- _TASK_: Which lines below hold the word "bends"? Copy all of them.

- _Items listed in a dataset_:
::::::::

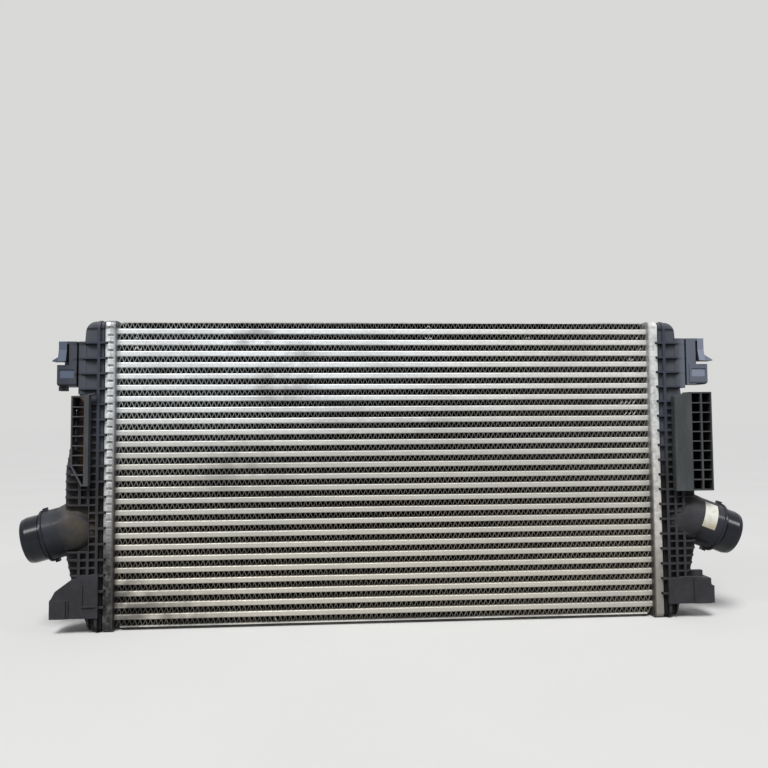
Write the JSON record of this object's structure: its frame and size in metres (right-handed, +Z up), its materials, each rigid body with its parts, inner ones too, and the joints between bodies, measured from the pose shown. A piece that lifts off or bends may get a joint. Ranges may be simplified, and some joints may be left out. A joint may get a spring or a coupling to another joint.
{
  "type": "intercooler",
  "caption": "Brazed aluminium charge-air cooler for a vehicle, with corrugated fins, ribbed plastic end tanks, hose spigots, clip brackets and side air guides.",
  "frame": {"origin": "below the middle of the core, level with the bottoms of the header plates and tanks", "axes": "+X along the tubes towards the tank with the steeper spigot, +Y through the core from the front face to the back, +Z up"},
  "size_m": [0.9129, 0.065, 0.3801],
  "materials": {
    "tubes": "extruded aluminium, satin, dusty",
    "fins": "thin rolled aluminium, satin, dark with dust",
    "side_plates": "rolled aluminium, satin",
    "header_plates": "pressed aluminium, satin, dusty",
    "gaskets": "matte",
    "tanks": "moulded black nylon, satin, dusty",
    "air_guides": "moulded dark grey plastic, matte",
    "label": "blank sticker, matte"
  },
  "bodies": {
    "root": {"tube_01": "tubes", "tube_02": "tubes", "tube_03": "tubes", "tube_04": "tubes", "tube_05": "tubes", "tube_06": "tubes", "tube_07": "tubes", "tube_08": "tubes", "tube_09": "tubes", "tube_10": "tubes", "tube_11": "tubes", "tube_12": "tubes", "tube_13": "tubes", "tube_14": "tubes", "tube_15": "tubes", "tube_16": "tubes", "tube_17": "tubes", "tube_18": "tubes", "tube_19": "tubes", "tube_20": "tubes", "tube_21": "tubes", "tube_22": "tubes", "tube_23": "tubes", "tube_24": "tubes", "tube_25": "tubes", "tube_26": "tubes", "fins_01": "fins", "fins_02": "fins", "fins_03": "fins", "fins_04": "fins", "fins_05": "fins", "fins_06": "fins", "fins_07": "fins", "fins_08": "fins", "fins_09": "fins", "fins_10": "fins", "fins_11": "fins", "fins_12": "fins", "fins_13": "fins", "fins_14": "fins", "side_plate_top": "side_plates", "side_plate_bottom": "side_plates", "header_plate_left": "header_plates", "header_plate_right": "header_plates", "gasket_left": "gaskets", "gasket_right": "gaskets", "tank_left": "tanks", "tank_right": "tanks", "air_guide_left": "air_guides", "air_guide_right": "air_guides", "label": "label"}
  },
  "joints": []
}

::::::::

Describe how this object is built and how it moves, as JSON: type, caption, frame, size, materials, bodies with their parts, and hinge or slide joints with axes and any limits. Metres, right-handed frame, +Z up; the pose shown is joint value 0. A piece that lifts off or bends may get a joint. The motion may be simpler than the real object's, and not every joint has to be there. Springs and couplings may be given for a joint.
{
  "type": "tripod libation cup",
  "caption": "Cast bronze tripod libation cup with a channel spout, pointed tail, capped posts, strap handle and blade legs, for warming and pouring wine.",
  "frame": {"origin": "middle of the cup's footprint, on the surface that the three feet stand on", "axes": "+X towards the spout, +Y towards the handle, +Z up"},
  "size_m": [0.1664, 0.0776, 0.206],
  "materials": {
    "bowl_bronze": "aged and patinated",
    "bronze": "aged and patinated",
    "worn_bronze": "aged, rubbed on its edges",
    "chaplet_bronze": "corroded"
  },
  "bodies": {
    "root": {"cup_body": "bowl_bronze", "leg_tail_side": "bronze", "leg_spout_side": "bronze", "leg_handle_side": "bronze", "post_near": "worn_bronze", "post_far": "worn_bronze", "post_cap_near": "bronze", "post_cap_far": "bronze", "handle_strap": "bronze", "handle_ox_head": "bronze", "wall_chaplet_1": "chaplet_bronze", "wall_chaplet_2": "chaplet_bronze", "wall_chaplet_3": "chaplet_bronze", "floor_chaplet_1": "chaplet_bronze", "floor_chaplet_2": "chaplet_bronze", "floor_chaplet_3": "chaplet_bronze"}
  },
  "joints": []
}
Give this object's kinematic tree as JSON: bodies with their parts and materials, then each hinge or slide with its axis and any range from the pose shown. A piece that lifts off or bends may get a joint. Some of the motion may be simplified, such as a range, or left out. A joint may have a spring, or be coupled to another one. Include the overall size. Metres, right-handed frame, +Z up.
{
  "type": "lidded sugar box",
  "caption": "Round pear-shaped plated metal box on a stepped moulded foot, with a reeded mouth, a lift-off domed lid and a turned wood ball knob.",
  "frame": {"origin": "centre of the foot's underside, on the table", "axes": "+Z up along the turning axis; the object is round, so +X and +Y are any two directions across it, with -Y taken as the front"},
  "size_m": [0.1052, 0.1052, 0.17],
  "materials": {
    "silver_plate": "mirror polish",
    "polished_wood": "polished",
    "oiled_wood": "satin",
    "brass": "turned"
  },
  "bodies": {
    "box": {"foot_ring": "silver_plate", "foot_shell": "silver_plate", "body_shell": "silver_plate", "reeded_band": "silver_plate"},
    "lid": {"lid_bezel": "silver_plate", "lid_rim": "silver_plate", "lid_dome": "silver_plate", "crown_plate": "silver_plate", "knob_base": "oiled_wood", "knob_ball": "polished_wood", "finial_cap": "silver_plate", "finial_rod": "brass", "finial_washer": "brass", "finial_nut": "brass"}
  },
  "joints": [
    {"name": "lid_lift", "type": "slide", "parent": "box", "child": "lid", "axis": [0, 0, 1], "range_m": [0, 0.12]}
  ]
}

::::::::

- _FULL RESPONSE_:
Write the JSON record of this object's structure: its frame and size in metres (right-handed, +Z up), its materials, each rigid body with its parts, inner ones too, and the joints between bodies, measured from the pose shown. A piece that lifts off or bends may get a joint. Ranges may be simplified, and some joints may be left out. A joint may get a spring or a coupling to another joint.
Describe how this object is built and how it moves, as JSON: type, caption, frame, size, materials, bodies with their parts, and hinge or slide joints with axes and any limits. Metres, right-handed frame, +Z up; the pose shown is joint value 0. A piece that lifts off or bends may get a joint. The motion may be simpler than the real object's, and not every joint has to be there. Springs and couplings may be given for a joint.
Give this object's kinematic tree as JSON: bodies with their parts and materials, then each hinge or slide with its axis and any range from the pose shown. A piece that lifts off or bends may get a joint. Some of the motion may be simplified, such as a range, or left out. A joint may have a spring, or be coupled to another one. Include the overall size. Metres, right-handed frame, +Z up.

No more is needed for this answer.